Dataset excerpt:
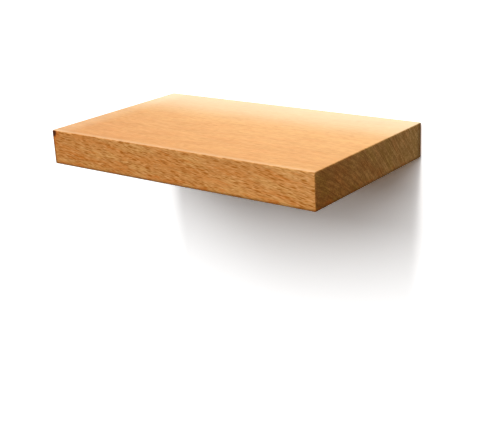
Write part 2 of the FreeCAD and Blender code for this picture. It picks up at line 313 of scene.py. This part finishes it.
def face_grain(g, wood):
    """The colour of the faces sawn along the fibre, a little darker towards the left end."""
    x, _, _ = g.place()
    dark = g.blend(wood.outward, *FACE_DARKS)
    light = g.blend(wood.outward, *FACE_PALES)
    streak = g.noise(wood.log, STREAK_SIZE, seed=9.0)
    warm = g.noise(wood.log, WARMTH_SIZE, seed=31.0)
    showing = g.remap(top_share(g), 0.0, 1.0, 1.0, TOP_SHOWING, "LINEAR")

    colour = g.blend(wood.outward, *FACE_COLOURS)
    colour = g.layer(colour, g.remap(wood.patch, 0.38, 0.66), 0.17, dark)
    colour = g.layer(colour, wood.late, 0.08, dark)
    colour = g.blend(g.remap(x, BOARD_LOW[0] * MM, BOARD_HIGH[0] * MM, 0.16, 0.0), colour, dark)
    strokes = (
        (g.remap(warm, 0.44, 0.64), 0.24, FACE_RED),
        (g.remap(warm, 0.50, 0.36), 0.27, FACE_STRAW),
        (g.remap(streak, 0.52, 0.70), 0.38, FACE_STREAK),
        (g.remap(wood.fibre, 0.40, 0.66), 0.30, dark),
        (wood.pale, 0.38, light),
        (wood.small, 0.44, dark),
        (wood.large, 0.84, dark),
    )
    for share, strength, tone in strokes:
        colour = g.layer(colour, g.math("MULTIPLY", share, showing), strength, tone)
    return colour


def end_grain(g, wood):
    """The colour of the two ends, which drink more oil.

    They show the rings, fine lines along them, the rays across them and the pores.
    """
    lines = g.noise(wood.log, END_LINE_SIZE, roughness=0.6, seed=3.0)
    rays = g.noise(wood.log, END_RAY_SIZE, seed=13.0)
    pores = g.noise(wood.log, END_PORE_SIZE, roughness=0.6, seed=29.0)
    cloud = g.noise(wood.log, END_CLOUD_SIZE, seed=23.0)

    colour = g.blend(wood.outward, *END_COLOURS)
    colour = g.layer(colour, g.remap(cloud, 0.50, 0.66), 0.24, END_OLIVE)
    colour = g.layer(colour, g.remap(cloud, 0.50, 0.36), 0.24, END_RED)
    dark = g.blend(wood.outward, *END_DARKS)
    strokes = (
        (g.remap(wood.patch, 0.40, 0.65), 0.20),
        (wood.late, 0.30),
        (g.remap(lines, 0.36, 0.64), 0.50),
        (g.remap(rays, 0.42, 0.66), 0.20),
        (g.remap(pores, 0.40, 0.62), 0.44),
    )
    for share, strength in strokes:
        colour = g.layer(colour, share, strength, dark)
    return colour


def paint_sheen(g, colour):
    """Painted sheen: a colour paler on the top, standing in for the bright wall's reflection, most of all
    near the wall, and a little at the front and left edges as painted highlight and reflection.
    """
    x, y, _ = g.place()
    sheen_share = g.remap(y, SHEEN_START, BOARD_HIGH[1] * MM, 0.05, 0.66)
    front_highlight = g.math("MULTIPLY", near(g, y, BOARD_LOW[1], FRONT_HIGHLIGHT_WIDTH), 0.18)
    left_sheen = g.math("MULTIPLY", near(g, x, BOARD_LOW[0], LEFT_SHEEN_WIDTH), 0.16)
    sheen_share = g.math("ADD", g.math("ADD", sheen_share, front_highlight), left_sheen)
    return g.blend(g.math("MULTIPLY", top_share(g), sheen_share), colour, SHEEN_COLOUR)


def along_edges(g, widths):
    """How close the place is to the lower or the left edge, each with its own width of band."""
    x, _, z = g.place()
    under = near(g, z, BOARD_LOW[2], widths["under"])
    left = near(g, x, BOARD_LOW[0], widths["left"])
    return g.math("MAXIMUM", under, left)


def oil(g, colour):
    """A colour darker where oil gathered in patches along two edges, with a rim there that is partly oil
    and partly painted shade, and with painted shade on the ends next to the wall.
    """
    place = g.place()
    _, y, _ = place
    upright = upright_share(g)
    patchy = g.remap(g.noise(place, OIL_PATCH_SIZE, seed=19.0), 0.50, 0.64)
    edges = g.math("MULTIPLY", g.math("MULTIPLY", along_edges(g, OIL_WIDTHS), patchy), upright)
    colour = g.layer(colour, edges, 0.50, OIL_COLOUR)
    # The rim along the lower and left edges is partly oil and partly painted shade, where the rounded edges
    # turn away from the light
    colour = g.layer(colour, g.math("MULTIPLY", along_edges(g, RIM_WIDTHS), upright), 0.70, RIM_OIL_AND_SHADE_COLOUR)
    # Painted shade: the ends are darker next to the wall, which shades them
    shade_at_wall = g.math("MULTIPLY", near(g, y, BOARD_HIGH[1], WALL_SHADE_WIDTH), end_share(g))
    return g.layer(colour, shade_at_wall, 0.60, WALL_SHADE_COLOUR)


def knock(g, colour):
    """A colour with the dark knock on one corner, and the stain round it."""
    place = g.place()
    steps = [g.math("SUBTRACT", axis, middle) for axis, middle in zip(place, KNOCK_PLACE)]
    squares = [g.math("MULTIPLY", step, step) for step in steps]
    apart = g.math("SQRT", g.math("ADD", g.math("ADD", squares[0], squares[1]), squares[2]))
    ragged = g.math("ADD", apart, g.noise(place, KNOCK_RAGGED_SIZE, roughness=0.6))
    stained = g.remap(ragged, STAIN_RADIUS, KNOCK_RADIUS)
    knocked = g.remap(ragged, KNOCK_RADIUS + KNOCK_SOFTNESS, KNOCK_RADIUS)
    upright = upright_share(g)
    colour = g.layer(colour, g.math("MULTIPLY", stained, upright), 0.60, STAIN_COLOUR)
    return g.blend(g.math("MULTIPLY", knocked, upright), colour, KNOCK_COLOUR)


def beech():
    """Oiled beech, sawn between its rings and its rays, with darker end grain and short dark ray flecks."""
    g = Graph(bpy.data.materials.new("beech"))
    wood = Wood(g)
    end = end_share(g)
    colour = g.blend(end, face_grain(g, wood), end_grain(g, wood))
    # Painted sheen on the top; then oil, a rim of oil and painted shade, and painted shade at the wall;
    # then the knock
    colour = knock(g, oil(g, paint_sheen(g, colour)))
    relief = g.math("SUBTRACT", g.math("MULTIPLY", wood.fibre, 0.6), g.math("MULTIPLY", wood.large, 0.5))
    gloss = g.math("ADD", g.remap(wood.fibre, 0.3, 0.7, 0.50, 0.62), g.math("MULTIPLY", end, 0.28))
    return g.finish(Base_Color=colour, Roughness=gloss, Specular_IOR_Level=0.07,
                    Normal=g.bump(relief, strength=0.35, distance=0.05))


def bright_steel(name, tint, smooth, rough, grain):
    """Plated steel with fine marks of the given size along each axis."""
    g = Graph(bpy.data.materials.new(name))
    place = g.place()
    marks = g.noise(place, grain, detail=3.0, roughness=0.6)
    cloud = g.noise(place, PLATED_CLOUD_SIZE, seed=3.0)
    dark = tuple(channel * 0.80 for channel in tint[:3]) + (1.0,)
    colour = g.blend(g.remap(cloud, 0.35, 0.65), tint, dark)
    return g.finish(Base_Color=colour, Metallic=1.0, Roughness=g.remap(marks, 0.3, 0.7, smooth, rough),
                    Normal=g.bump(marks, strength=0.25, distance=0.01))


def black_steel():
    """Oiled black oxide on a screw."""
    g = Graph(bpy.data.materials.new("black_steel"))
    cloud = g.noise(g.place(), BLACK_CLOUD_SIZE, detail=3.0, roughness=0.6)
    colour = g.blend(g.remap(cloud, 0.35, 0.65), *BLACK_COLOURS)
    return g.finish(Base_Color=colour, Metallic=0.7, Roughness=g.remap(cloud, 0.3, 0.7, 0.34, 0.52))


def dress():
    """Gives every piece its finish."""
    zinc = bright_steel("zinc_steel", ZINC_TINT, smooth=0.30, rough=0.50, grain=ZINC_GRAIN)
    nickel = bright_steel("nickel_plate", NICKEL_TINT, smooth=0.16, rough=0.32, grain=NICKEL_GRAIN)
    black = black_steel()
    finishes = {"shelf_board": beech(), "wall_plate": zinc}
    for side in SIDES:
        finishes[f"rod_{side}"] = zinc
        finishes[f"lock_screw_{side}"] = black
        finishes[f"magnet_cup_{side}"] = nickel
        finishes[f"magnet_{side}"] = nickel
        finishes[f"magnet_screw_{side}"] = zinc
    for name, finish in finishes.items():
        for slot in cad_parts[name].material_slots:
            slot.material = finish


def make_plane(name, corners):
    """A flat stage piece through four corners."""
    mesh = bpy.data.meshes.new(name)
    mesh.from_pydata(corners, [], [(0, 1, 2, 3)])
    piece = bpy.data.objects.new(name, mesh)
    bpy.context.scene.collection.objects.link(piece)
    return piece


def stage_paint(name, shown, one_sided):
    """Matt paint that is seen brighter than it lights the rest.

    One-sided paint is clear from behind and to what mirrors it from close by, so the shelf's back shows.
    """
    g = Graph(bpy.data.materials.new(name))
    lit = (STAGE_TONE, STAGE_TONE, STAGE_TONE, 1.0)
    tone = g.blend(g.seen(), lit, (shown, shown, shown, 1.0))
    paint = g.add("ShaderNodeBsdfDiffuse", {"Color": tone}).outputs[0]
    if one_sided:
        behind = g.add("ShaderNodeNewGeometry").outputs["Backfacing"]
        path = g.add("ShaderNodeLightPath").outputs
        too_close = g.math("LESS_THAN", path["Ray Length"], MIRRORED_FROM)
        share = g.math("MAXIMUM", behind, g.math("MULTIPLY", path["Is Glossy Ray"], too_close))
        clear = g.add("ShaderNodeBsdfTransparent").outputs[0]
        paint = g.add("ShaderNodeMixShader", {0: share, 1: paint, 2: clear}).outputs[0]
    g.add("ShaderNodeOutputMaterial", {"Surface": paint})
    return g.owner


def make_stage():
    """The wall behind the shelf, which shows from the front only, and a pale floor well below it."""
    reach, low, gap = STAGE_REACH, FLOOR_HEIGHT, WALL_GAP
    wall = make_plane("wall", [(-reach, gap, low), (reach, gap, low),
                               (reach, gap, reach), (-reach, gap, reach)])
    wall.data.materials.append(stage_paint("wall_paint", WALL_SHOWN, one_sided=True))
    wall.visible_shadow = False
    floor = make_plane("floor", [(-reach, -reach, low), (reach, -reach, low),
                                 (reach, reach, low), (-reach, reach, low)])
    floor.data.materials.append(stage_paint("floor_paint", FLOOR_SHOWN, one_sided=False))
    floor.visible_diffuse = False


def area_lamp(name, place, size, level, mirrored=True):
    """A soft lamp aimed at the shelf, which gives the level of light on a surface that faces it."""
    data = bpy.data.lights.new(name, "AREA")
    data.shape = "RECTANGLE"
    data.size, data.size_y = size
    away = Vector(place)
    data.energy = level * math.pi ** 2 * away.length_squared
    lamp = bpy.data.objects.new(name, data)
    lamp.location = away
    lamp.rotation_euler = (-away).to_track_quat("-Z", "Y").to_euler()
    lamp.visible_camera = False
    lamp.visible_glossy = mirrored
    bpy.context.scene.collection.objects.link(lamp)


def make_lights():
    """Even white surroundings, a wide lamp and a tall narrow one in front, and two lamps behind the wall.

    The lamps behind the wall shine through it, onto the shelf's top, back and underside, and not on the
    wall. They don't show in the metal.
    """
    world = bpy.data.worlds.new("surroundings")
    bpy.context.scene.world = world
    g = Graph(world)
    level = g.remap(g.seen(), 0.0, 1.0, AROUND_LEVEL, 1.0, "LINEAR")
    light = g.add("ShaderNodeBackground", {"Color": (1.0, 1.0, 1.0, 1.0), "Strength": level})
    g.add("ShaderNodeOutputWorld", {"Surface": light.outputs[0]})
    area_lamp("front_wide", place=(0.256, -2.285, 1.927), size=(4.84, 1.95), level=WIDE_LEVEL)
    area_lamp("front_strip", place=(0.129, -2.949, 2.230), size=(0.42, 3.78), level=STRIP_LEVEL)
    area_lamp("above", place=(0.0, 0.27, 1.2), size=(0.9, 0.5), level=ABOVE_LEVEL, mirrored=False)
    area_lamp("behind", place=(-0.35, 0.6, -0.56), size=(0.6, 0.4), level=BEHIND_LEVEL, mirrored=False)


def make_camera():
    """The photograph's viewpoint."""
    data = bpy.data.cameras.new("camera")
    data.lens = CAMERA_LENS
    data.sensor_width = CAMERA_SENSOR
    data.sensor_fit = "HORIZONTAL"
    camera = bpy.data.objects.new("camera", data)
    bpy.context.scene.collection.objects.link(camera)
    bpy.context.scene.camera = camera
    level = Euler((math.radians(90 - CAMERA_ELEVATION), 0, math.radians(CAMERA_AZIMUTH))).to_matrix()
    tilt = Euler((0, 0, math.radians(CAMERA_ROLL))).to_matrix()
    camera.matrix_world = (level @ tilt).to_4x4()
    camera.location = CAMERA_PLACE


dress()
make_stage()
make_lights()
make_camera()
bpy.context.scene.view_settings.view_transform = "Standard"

What the task asks:
Reproduce every line of the listing above in which the string "finishes" appears.

Worked solution:
Write part 2 of the FreeCAD and Blender code for this picture. It picks up at line 313 of scene.py. This part finishes it.
    finishes = {"shelf_board": beech(), "wall_plate": zinc}
        finishes[f"rod_{side}"] = zinc
        finishes[f"lock_screw_{side}"] = black
        finishes[f"magnet_cup_{side}"] = nickel
        finishes[f"magnet_{side}"] = nickel
        finishes[f"magnet_screw_{side}"] = zinc
    for name, finish in finishes.items():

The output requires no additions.